▸ PROMPT
Set down word for word each line from the start of the listing through the line that contains "1.0), (1.15, 0.0)]", both included.

----------

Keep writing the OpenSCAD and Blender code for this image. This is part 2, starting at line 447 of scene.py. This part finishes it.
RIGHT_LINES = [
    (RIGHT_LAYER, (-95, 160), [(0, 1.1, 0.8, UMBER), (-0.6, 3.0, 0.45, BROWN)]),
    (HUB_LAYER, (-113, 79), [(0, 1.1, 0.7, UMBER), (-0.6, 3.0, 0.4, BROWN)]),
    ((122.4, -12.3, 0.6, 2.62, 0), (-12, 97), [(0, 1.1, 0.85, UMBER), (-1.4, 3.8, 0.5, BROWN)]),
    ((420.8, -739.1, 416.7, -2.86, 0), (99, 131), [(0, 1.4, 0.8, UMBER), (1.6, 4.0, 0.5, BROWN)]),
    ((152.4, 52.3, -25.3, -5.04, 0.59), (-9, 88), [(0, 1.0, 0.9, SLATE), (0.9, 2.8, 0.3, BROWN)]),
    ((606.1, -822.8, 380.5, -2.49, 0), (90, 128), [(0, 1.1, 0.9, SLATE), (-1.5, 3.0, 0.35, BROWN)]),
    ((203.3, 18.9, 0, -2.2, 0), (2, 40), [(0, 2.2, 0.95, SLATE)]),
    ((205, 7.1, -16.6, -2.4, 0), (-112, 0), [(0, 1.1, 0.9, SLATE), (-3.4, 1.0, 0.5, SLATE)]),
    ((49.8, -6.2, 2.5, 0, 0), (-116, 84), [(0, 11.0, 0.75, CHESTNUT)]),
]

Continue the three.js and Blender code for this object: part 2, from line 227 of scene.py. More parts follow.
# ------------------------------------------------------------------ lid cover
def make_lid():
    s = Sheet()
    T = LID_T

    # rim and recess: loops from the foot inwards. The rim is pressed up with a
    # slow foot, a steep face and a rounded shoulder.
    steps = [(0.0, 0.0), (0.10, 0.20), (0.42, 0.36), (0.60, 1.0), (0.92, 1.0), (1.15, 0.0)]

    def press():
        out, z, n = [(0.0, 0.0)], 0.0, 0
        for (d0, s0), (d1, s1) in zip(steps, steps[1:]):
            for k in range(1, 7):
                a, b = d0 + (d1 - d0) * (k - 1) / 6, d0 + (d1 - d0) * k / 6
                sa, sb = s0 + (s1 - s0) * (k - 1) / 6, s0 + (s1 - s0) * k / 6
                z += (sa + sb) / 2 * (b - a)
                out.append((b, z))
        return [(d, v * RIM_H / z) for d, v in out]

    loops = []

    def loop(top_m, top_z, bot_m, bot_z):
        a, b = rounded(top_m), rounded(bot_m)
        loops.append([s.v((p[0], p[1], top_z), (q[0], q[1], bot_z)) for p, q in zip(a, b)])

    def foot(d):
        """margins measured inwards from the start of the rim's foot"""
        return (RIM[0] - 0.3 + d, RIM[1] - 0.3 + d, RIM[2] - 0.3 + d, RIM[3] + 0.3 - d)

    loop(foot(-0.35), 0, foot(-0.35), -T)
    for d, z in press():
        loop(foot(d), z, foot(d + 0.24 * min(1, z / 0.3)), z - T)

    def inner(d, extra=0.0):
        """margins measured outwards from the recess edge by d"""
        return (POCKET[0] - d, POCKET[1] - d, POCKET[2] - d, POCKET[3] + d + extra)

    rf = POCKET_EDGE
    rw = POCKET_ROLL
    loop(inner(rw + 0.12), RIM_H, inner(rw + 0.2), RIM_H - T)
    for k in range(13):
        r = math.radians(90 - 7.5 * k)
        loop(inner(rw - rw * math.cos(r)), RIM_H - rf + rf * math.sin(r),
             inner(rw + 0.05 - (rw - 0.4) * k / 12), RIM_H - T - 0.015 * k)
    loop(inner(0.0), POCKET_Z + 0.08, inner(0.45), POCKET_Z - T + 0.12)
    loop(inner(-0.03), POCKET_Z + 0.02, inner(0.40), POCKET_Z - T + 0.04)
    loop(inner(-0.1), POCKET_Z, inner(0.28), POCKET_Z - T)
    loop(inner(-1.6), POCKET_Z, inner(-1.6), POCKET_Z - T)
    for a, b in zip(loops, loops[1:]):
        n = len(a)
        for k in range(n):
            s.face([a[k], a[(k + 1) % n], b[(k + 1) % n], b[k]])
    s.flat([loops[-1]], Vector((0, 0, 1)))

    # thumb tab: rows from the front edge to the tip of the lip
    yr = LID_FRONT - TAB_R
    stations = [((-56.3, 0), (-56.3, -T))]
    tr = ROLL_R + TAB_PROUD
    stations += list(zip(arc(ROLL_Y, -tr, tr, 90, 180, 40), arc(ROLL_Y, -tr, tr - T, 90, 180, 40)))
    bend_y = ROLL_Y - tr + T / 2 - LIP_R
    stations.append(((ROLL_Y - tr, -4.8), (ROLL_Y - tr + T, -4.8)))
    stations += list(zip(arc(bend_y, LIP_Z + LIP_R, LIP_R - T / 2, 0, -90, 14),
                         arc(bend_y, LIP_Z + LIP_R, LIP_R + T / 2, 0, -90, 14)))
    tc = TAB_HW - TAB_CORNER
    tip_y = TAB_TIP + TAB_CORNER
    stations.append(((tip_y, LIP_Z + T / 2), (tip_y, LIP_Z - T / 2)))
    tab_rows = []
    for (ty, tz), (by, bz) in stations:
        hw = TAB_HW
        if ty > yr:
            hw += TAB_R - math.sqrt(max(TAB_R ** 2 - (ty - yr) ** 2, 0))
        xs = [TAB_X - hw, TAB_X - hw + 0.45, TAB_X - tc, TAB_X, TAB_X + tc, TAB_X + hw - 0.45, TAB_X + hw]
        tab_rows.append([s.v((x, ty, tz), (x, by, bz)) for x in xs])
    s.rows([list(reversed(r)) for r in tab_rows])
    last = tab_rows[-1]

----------

▸ TASK OUTPUT
Keep writing the OpenSCAD and Blender code for this image. This is part 2, starting at line 447 of scene.py. This part finishes it.
RIGHT_LINES = [
    (RIGHT_LAYER, (-95, 160), [(0, 1.1, 0.8, UMBER), (-0.6, 3.0, 0.45, BROWN)]),
    (HUB_LAYER, (-113, 79), [(0, 1.1, 0.7, UMBER), (-0.6, 3.0, 0.4, BROWN)]),
    ((122.4, -12.3, 0.6, 2.62, 0), (-12, 97), [(0, 1.1, 0.85, UMBER), (-1.4, 3.8, 0.5, BROWN)]),
    ((420.8, -739.1, 416.7, -2.86, 0), (99, 131), [(0, 1.4, 0.8, UMBER), (1.6, 4.0, 0.5, BROWN)]),
    ((152.4, 52.3, -25.3, -5.04, 0.59), (-9, 88), [(0, 1.0, 0.9, SLATE), (0.9, 2.8, 0.3, BROWN)]),
    ((606.1, -822.8, 380.5, -2.49, 0), (90, 128), [(0, 1.1, 0.9, SLATE), (-1.5, 3.0, 0.35, BROWN)]),
    ((203.3, 18.9, 0, -2.2, 0), (2, 40), [(0, 2.2, 0.95, SLATE)]),
    ((205, 7.1, -16.6, -2.4, 0), (-112, 0), [(0, 1.1, 0.9, SLATE), (-3.4, 1.0, 0.5, SLATE)]),
    ((49.8, -6.2, 2.5, 0, 0), (-116, 84), [(0, 11.0, 0.75, CHESTNUT)]),
]

Continue the three.js and Blender code for this object: part 2, from line 227 of scene.py. More parts follow.
# ------------------------------------------------------------------ lid cover
def make_lid():
    s = Sheet()
    T = LID_T

    # rim and recess: loops from the foot inwards. The rim is pressed up with a
    # slow foot, a steep face and a rounded shoulder.
    steps = [(0.0, 0.0), (0.10, 0.20), (0.42, 0.36), (0.60, 1.0), (0.92, 1.0), (1.15, 0.0)]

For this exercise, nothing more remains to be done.